DeFi Dominance and Protocol Development Provide Foundation

Ethereum's foundational strengths remain firmly intact. The network continues to be the undisputed leader in decentralized finance, hosting over 68.2% of the "pure" DeFi Total Value Locked (TVL). More than $69.3 billion is locked in its smart contracts—a sum greater than the combined DeFi TVL of Solana, Tron, Binance Smart Chain, Bitcoin, Avalanche, and all other chains.

On the development front, the "Fusaka" upgrade was activated on December 3, 2025, representing the year's second major protocol enhancement. Key improvements include:
- PeerDAS: Validators now verify small data samples instead of full "blobs," reducing computational load and cost.
- Verkle Trees: New data structures make the network state more compact and accelerate verification.
- Block Gas Limit: Increased to 60 million, allowing for more computational operations per block.

Collectively, these upgrades aim to drastically improve cost efficiency and scalability, particularly for Layer-2 solutions, which could drive further adoption in the medium term.

Risk Factors: Leverage and the Path Forward

An additional risk factor is the elevated leverage in the market.
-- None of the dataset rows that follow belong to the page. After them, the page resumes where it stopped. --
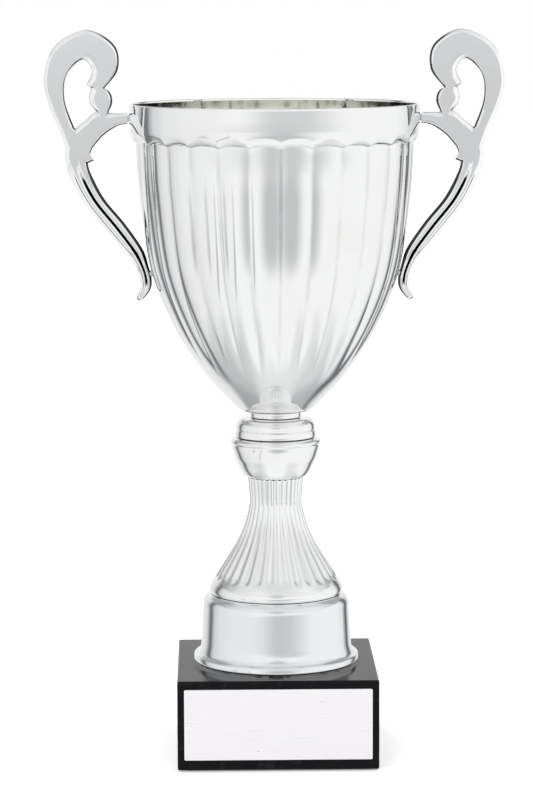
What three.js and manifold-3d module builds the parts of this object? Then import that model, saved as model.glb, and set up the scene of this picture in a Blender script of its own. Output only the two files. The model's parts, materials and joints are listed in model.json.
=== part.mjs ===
// A two-handled cup trophy on a marble block. Millimetres, +Z up, the engraved plate faces -Y.
// The origin is the centre of the underside.
import * as THREE from "three";
import { mergeVertices } from "three/addons/utils/BufferGeometryUtils.js";
import Module from "manifold-3d";

const wasm = await Module();
wasm.setup();

// ---- Driving dimensions ----

const gap = 0.2; // between pieces that touch
const full = 2 * Math.PI;
const { degToRad } = THREE.MathUtils;

// Marble block, felt and plate
const marbleWidth = 80;
const marbleHeight = 36;
const marbleEdge = 0.8; // chamfer and corner radius
const feltThickness = 0.6;
const feltInset = 2.5;
const feltCorner = 2;
const plateWidth = 74.5;
const plateHeight = 28.4;
const plateThickness = 0.5;
const plateCorner = 0.6;
const plateBottom = 4.35; // above the block's underside
const adhesiveThickness = 0.3;
const adhesiveInset = 1;

// Tie rod and what clamps it
const rodRadius = 3;
const threadClearance = 0.15;
const boreRadius = 3.4; // clearance around the rod
const recessRadius = 12;
const recessDepth = 12;
const nutAcross = 10; // across the flats
const nutHeight = 5;
const domeRadius = 4.7;
const steelWasherRadius = 9;
const steelWasherThickness = 1.6;
const sealRadius = 10;
const sealThickness = 1;
const rodPastNut = 1.5;

// Heights above the marble
const gasketTop = 0.8;
const flangeBottom = 1;
const skirtDeck = 28.7; // top of the foot's skirt
const bellBottom = skirtDeck + gap;
const bellTop = 75.6;
const bulbBottom = bellTop + gap;
const bulbTop = 91.9;
const capBottom = bulbTop + gap;
const capTop = 99.8;
const collarTop = 102.2;
const bowlBottom = collarTop + gap;
const bowlFloor = 104.4; // inside the bowl
const bandBottom = 212.3;
const bowlTop = 225.7;

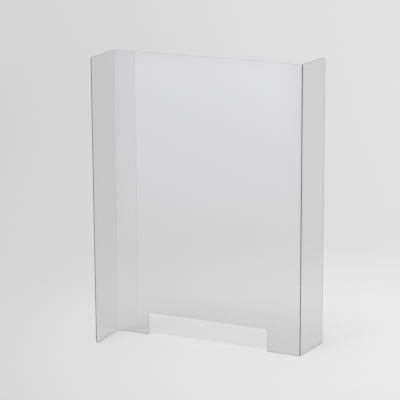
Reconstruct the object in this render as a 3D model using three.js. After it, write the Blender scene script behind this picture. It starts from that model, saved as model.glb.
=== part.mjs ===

Ethereum's Estimated Leverage Ratio is fluctuating between 0.72 and 0.76—levels that have historically preceded significant liquidation events. In such an environment, even modest price movements can be amplified if they trigger cascading forced liquidations.

Conclusion: A Tale of Two Realities

Ethereum concludes 2025 at a crossroads. One reality is defined by record transaction volumes, robust wallet growth, commanding DeFi dominance, and continuous technical refinement. The other is pressured by ETF outflows, rising exchange balances, negative U.S. investor sentiment, and high leverage.

In the near term, the $2,800 to $3,300 trading range is likely to prevail. For a sustainable bullish reversal to take hold in the new year, a return of positive ETF capital flows and a reduction in leveraged positions appear essential. Only then can the network's demonstrably robust fundamental health be more fully reflected in its price trajectory.